While identical terms are often used in several of the 17 environmental packages currently available (, here we introduce three additional new terms: one is shared by several relevant MIxS environmental packages, and the two others will feature within the core MIxS package. The new term “observed host symbionts” provides a more comprehensive descriptor for the subject organism associations with smaller symbionts and it has been added to the host-associated, human-associated, plant-associated, human-vaginal, human-skin, human-oral and human-gut packages. The term “biotic relationship” has been added to the core package as a conditional descriptor of the relationship between the subject organism and other larger host organism(s). Finally, it appears necessary to include in the MIxS core a new term that takes into account the nested feature of most associations found in nature, such as host-symbiont-microorganism, in which multiple packages are necessary to describe the samples of the study (e.g., water, sediment, host-associated, and symbiont-associated).
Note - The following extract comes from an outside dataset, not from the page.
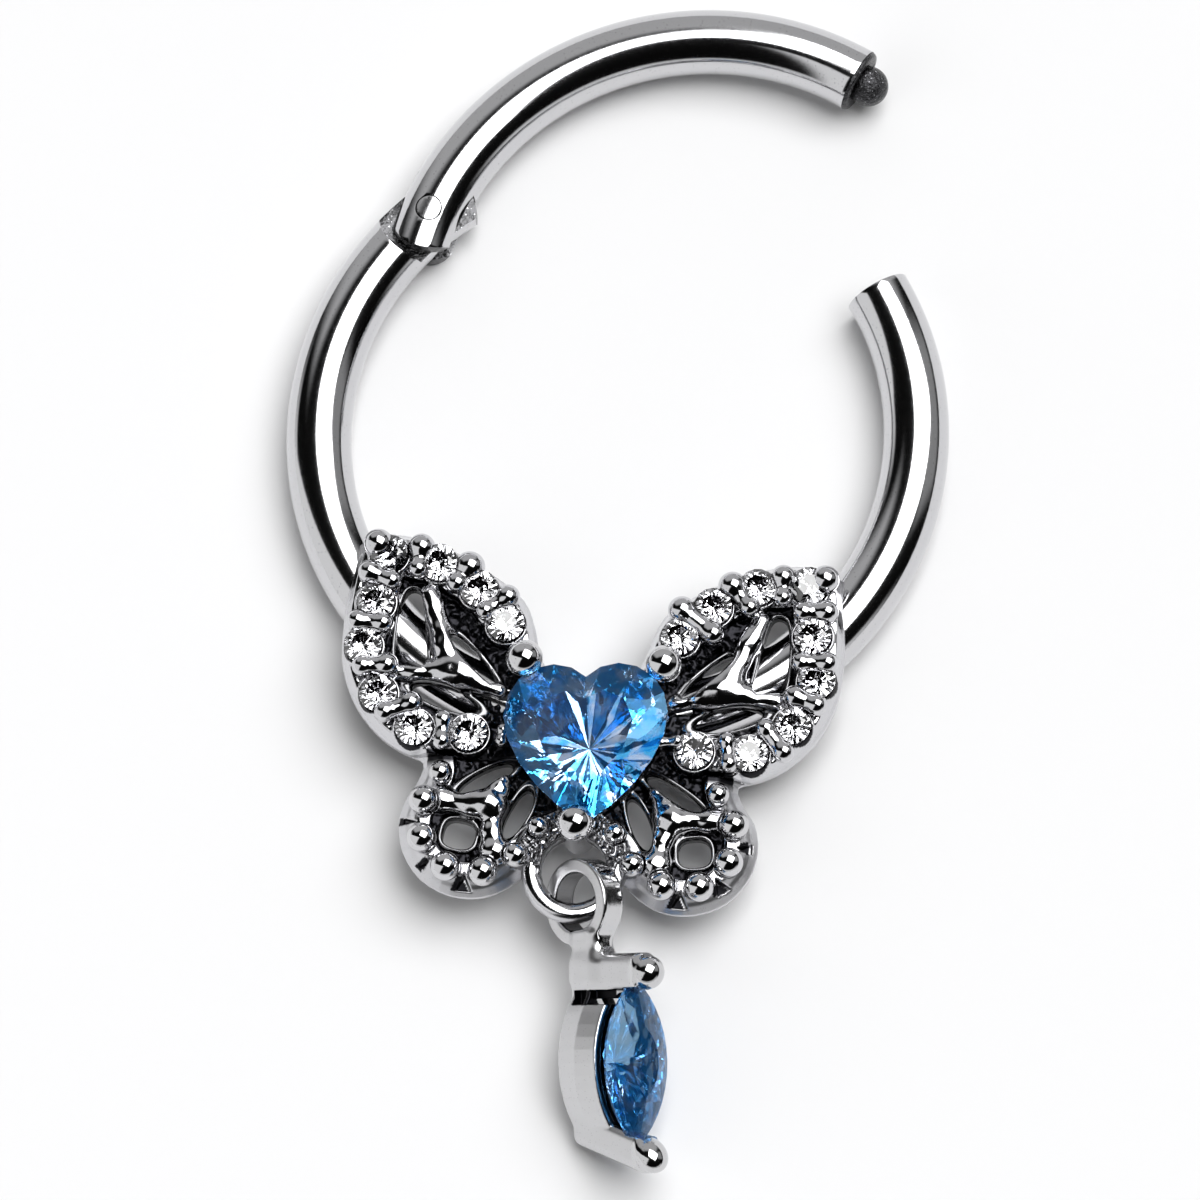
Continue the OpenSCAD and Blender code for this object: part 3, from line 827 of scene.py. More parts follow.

The proposed term “relationship to other samples” indicates the direct relationship between two samples from the same Bioproject, that are described in different environmental package(s). This proposed feature, still under development, will allow for integrated analyses of the microbiota of symbiotic organisms and their direct environment, even in the context of co-infections (e.g., symbiont-associated SA1234 is “within” host-associated sample HA8974, “next to” symbiont-associated sample SA7890). This feature will also benefit other studies by providing ecologically-relevant contextual information (e.g., host-associated HA2567 is “within” environmental water sample W1234, “next to” host-associated sample HA5679, ‘next’ to environmental soil sample S5897). In conclusion, it is our hope that the MIxS-SA, together with the new terms, will enable researchers to better conduct integrated analyses of multi-level biological systems with the ultimate goal of better understanding the role of microbes associated with symbionts.